One of the authors of the report, Manhattan Institute senior fellow Steve Malanga, said during a Trenton news conference that the New Jersey Legislature has had a long history of intervening improperly in pension matters - first of all artificially lowering pension payment rates, and secondly skipping payments altogether - and that has caused projected income growth to fall lower and lower over time.

"In New Jersey, when we put in nothing some years," he said. "We got nothing out of that nothing - eight percent of nothing is nothing."

He added that we not only have missed our investment targets because they were too aggressive, but at the same time by not putting money into the fund, we have forgone the investment gains from that money.

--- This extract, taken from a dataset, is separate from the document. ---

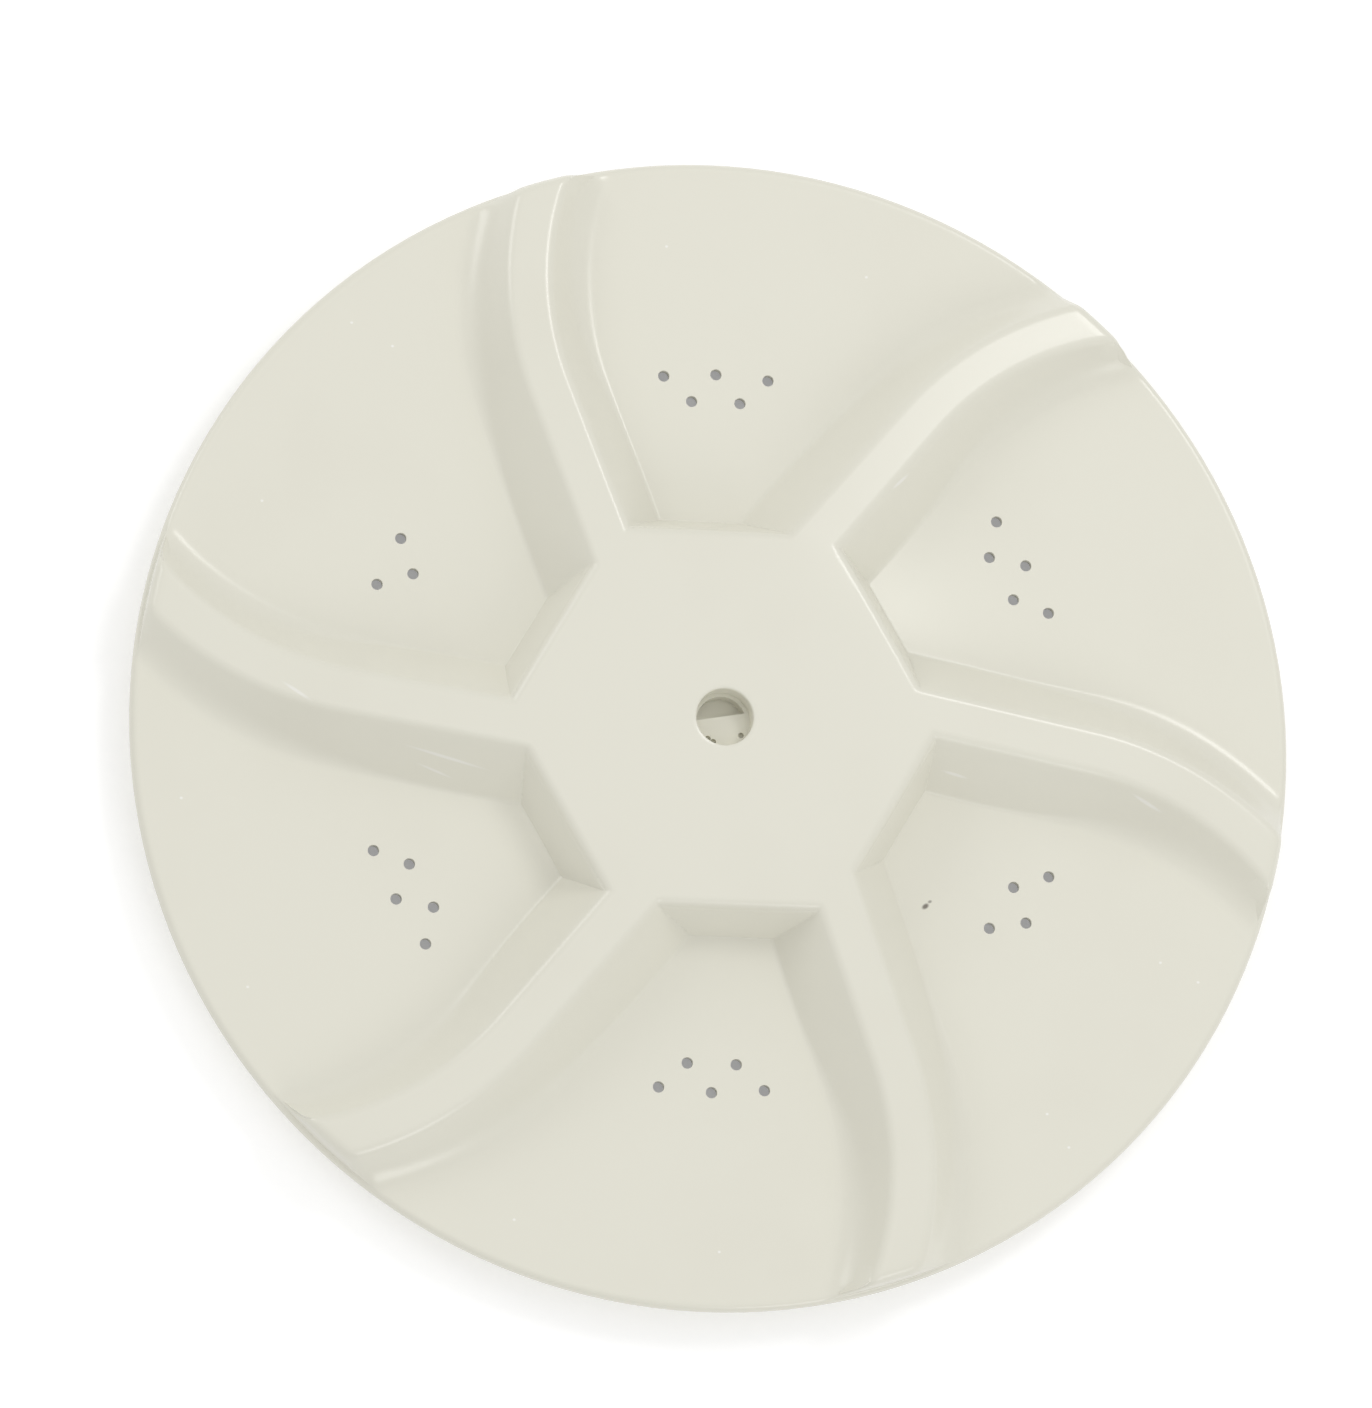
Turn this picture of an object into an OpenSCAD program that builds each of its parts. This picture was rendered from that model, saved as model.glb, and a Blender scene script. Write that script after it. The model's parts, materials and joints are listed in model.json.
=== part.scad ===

Malanga also pointed out investment ratings services like Moodys have now added pension debt to their rating formula, and that will cause additional problems for New Jersey in the future.

Business consultant Rick Dreyfuss, a co-author of the report, said right now New Jersey is on the hook for about $129 billion in pension payouts, but when you examine our assets they don't quite match up.

"We have what's called the market value of assets of $56 billion," he said, "so we have a shortfall of $72 billion."

He was quick to add that New Jersey is going to have to hit the reset button sometime soon in order to get Jersey's pension system to be sustainable.

"Because right now the track that we're on, it's not a question of will these plans become insolvent, it's a matter of when."